Swift hits back at job loss claims

Swift hits back at job loss claims

Financial messaging outfit Swift has dismissed reports that 300 jobs are on the line at its headquarters in La Hulpe, Belgium, as it acts to cut costs amid a decline in traffic volumes over the inter-bank network.

The banking co-operative has employed consultancy group McKinsey to run the rule over the company's business processes under an intensive 18-month operational review.

The move to cut costs comes as Swift prepares to report a decline in year-on-year traffic volumes for the first time in its 37-year history. Year-to-date traffic volumes are two-and-half per cent down on last year and 11% off the projected forecast for the year.

Speaking at the Society's annual user conference in Hong Kong last week, Swift CEO Lazaro Campos accepted that the company would not be able to achieve its goals without headcount reductions.

But Swift has hit back at local press reports that it is trying to by-pass its legal obligations in Belgium and axe 300 staff at its headquarters in La Hulpe.

The company says it has set a target of trimming EUR90 million from its operational costs by 2011, one-third of which will be achieved through non-labour cost savings such as travel, general office expenses, suppliers' contracts, premises.

In a statement, the company says: "The overall cost saving cannot be achieved without reducing the number of employees. By 2011, Swift will need to have reduced the number of FTEs worldwide by 20 percent (Full Time Equivalents: i.e. full-time and part-time employees, contractors, temporary staff). It is doing this by a combination of measures including a hiring freeze, reduction in contract and temporary staff, early retirement programmes, natural turnover and redundancies."

However, Swift says that media reports that there will be 300 job losses in Belgium are "untrue".

The statement continues: "Claims that Swift is trying to by-pass its legal obligations in Belgium (otherwise known as Loi Renault) are also untrue. This legislation only applies in specific circumstances, which are not relevant to the Swift situation."

Swift says instead that it will continue to work with the Works Council and trade unions to explore "further alternatives" to redundancies.
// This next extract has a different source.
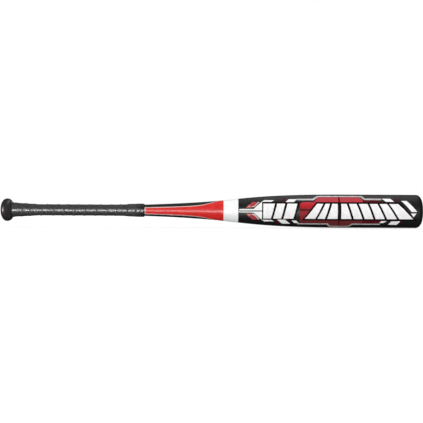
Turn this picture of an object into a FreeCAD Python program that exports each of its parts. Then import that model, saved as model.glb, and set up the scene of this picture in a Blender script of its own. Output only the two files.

The company has also hit out at claims of excessive bonus pay-outs for senior staff, noting that "over the past five years, the bonus pools for all categories of staff have remained relatively constant except for senior management and executives, for whom the pools were reduced last year by more than ten percent."

Comments: (1)

A Finextra member
A Finextra member 22 September, 2009, 23:19Be the first to give this comment the thumbs up 0 likes

Perhaps a more imaginative solution for SWIFT to bridge its revenue gap, would be to sell off SIBOS to a commercial operator? It has become little more than a trade show over recent years and (in reality) has little to do with SWIFT anymore. I would suggest that most attendees view it as little more than an expensive (and boring) corporate "jolly" so why not go the whole hog and sell it to the Disney Corporation? At least they know how to make things fun!